A Different Sort of Democracy than I Believe In
You believe firmly in the concept, if not the actual execution, of No Child Left Behind (NCLB). You believe in it because you think it is wrong for some students (the gifted, the hard-working) to get ahead of other students (the lazy and those without academic gifts). If Jack does better than Johnny, Johnny will feel bad, and that is undemocratic.
If you think this way -- if NCLB in your mind is really No Child Gets Ahead, and you like that -- then you don't need me to tell you to vote against vouchers.
For what it's worth, C. S. Lewis warned us about people who think as you do, in his little gem entitled "Screwtape Proposes a Toast." Good reading.
Back to the Bad Reasons
All of the above are reasons why some people of good conscience, who actually understand what is proposed, will vote against vouchers. I disagree with all these, and if they are yours you may not feel that I did them justice, but I tried.

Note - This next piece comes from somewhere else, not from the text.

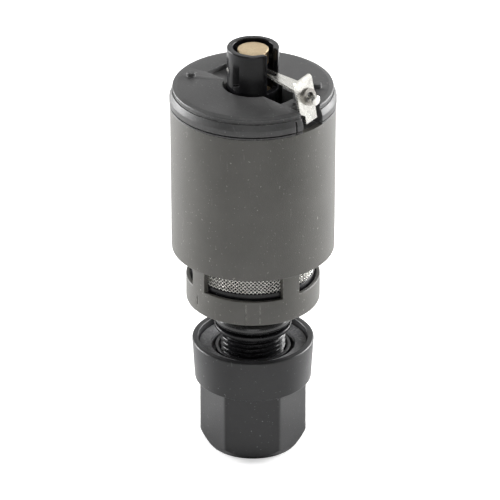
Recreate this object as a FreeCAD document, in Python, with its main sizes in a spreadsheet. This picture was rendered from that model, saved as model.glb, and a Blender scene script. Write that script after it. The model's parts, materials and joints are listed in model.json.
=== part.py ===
import FreeCAD, Part
import math
import os

import Sketcher

# Automatic float drain valve, millimetres.
# +Z runs up the valve's axis, the origin is the centre of the nut's bottom face, the lever points along +X.

doc = FreeCAD.newDocument("FloatDrain")
sheet = doc.addObject("Spreadsheet::Sheet", "Sizes")

driving = [
    # bowl nut
    ("nutFlats", 24.0), ("hexTurn", -16.0), ("hexHeight", 18.7), ("hexCornerRadius", 13.7),
    ("hexFootRadius", 11.6), ("hexFootChamfer", 3.3), ("skirtBaseRadius", 15.0), ("skirtTopRadius", 15.7),
    ("nutHeight", 30.0),
    ("dishRadius", 14.05), ("dishFloor", 27.0), ("collarRadius", 9.7), ("collarTop", 27.7),
    ("collarMouth", 8.95), ("collarGroove", 10.7), ("grooveFloor", 24.6), ("nutThread", 8.58),
    ("threadFloor", 11.8), ("outletRadius", 5.72), ("outletDepth", 11.0), ("outletThroat", 4.6),
    # bowl washer
    ("washerInner", 10.8), ("washerOuter", 13.9), ("washerThick", 1.1), ("seatGap", 0.05),
    # drain stem, neck and seal
    ("stemRadius", 8.33), ("stemFoot", 15.5), ("stemChamfer", 0.8), ("flangeBase", 33.3),
    ("flangeThick", 1.05), ("flangeRadius", 9.9), ("neckRadius", 6.6), ("neckTop", 38.0),
    ("shoulderRadius", 8.9), ("sealSection", 1.72), ("sealCentreRadius", 8.32), ("poppetBore", 5.4),
    ("seatTop", 26.0), ("rodBore", 3.6), ("spigotRadius", 6.9), ("spigotTop", 45.2),
    # strainer cage and mesh
    ("cageBase", 41.7), ("cageFloor", 1.5), ("cageRadius", 17.15), ("cageWall", 1.3),
    ("ringTop", 48.6), ("cagePostWidth", 5.0), ("plateBase", 55.0), ("plateTop", 56.2),
    ("cageTurn", -10.0), ("meshRadius", 15.6), ("meshThick", 0.45),
    ("hoopRadius", 15.75), ("hoopWall", 0.65), ("hoopTop", 50.1),
    # guide tube
    ("tubeRadius", 6.6), ("tubeBore", 5.1), ("tubeTop", 112.3), ("boreFloor", 94.7),
    ("airBore", 4.0), ("tubeFlangeThick", 1.2), ("slotFloor", 101.7), ("slotNear", -1.45),
    ("slotWidth", 4.5), ("ventAngle", -86.0), ("ventHeight", 103.7), ("ventLength", 2.1),
    ("ventWidth", 0.45), ("ventTilt", 20.0),
    # piston cylinder
    ("cylinderOuter", 10.6), ("cylinderBore", 9.4), ("cylinderBase", 43.3), ("gasketThick", 0.5),
    ("windowHeight", 2.7), ("windowWidth", 6.0),
    # piston, rod and poppet
    ("pistonBase", 48.4), ("pistonTop", 51.8), ("pistonRadius", 9.1), ("pistonSealMid", 50.1),
    ("pistonSealSection", 0.8), ("springPocketInner", 3.9), ("springPocketOuter", 6.3),
    ("springPocketTop", 50.6), ("rodRadius", 1.25), ("rodFoot", 18.2), ("seatBore", 3.0),
    ("seatBase", 24.0), ("poppetRadius", 4.3), ("poppetTop", 22.4), ("poppetBase", 19.8),
    ("clipTop", 19.7), ("clipThick", 0.8), ("clipRadius", 2.4),
    ("springRadius", 5.05), ("springWire", 0.35), ("springTurns", 3.0),
    # pilot seat and plunger
    ("pilotSealThick", 1.2), ("pilotSeatTop", 99.6), ("pilotGuideBore", 2.3), ("pilotGuideOuter", 3.3),
    ("pilotGuideTop", 102.6), ("pilotBore", 0.6), ("nozzleRadius", 1.1), ("nozzleTop", 100.2),
    ("padRadius", 1.9), ("padBase", 100.25), ("padTop", 101.7), ("footBase", 100.8),
    ("footTop", 102.9), ("footRadius", 2.22), ("plungerStem", 0.6), ("plungerCollar", 1.3),
    ("collarBase", 107.05), ("headBase", 108.0), ("headTop", 111.75), ("headRadius", 3.95),
    # lever, its pin and its end plate
    ("pivotX", -3.2), ("pivotZ", 106.65), ("pivotPin", 0.6), ("pivotPinLength", 11.2),
    ("eyeRadius", 1.1), ("eyeBore", 0.65), ("tineInner", 0.7), ("tineOuter", 1.3),
    ("forkEnd", 8.4), ("leverThick", 0.7), ("stripNear", -3.0), ("stripFar", 1.8),
    ("plateX", 16.9), ("plateTopZ", 109.7), ("plateLean", 13.0), ("plateThick", 0.7),
    ("plateHalf", 3.0), ("plateHeight", 12.15), ("plateShoulder", 9.0), ("plateSlope", 1.05),
    ("tongueNear", -1.4), ("tongueFar", 2.5), ("plateHole", 1.65), ("eyeletOuter", 2.2), ("eyeletBore", 1.25),
    ("eyeletThick", 0.6),
    # float
    ("floatBase", 56.3), ("floatBaseRadius", 20.8), ("floatRadius", 21.0), ("floatTop", 96.3),
    ("floatWall", 1.5), ("floatBore", 7.7), ("floatBoreWall", 1.3), ("wellFloor", 94.9),
    ("lidFlange", 21.15), ("lipBase", 96.42), ("lipTop", 96.8), ("lidWallBase", 97.15),
    ("lidGroove", 20.15), ("lidWallBend", 98.7), ("lidWallTop", 100.25),
    ("lidBeadBase", 101.2), ("lidDeck", 101.9), ("lidDeckThick", 1.8),
    ("lidShoulder", 20.45), ("nearFloor", 90.0), ("lidSkirt", 19.45), ("slotHalf", 3.4), ("slotEnd", 13.2),
    ("slotFarFloor", 100.5), ("notchStart", 16.4), ("notchNear", -3.25), ("notchWidth", 7.05),
    ("notchFloor", 96.2), ("pegRadius", 1.1), ("pegHeight", 1.1), ("pegPitch", 16.3),
    ("pegAngleA", -151.0), ("pegAngleB", 38.0), ("ribSlitAngle", -14.6), ("ribSlitWidth", 0.5),
    # float pin and its post
    ("pinZ", 104.35), ("pinY", 0.7), ("pinShank", 0.5), ("pinHead", 1.3), ("pinStart", 14.9),
    ("pinHeadStart", 20.35), ("pinEnd", 21.8), ("postX", 14.7), ("postLength", 1.5),
    ("postY", -0.5), ("postWidth", 2.4), ("postTop", 105.4),
]
for row, (alias, value) in enumerate(driving, start=1):
    sheet.set(f"A{row}", alias)
    sheet.set(f"B{row}", str(value))
    sheet.setAlias(f"B{row}", alias)
doc.recompute()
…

At least I can see some good will and intelligence in people who might espouse them. I admit that I can also see why voucher opponents aren't using these arguments; they wouldn't play well enough in Utah. I hate to say it, but the anti-voucher crowd is more likely to win with its campaign of lies and misdirection than by using arguments which would be honest and valid in the mouths of thinking people of good will.
Therefore, let us return for a moment, in conclusion, to some of the bad reasons for voting for vouchers. They're the ones getting the lion's share of the air time (literally and figuratively). You will quickly see that I am not trying to treat them kindly. (I don't mind people disagreeing with me, except when they do it for foolish or dishonest reasons like these.)
Okay, that's enough of that. Tomorrow will be interesting and momentous. Don't forget to vote. And if you must vote against vouchers, do it for a reason with some truth and intelligence in it. Do it with honor.